As long as you have some replacement for the autotrophic functions of plants, sure. Fungi can easily perform the structural functions of plants in building biomes.

How large could these fungi get?

As big as plants get. So, pretty much as large as you want.

What would all of the conditions involved be?

Since fungi don't perform photosynthesis, you would have to rely on bacteria / algae analogues for that, to provide the foundation to the food web. If you posit a scenario like early Earth, but in which vascular plants merely happen not to evolve, algae and bacteria will face the same kinds of competitive pressures to shade each other out for access to more light. And since they can't grow tall structures themselves, they will have to hitchhike on tall-growing fungi. Turns out, there are already extremely common examples of symbiotic relationships between fungi and bacteria and algae on earth: lichens. Earth lichens are small and slow growing, but without competition from vascular plants, they could easily fulfill all the same functions.

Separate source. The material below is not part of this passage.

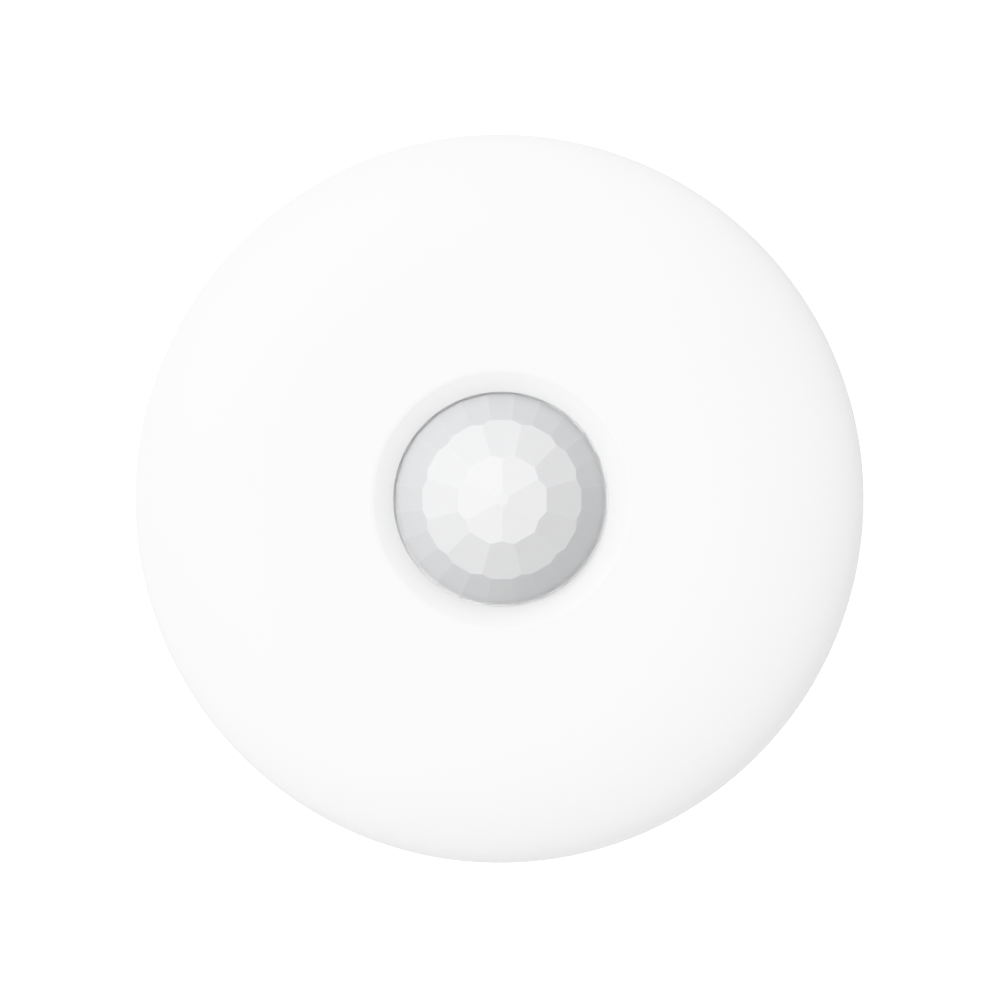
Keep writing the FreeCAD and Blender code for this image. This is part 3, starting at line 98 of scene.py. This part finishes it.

On Earth, plants rely on symbiosis with fungi anyway, with the plants providing the above-ground structure and feeding sugars to soil fungi, while the soil fungi extract mineral nutrients to provide to the plant. Your planet will simply shift the structural balance, with the fungal component forming the bulk of the structure and hosting photosynthetic symbiotes in its stems and leaves, rather than hosting nutrient-extraction symbiotes in its root systems.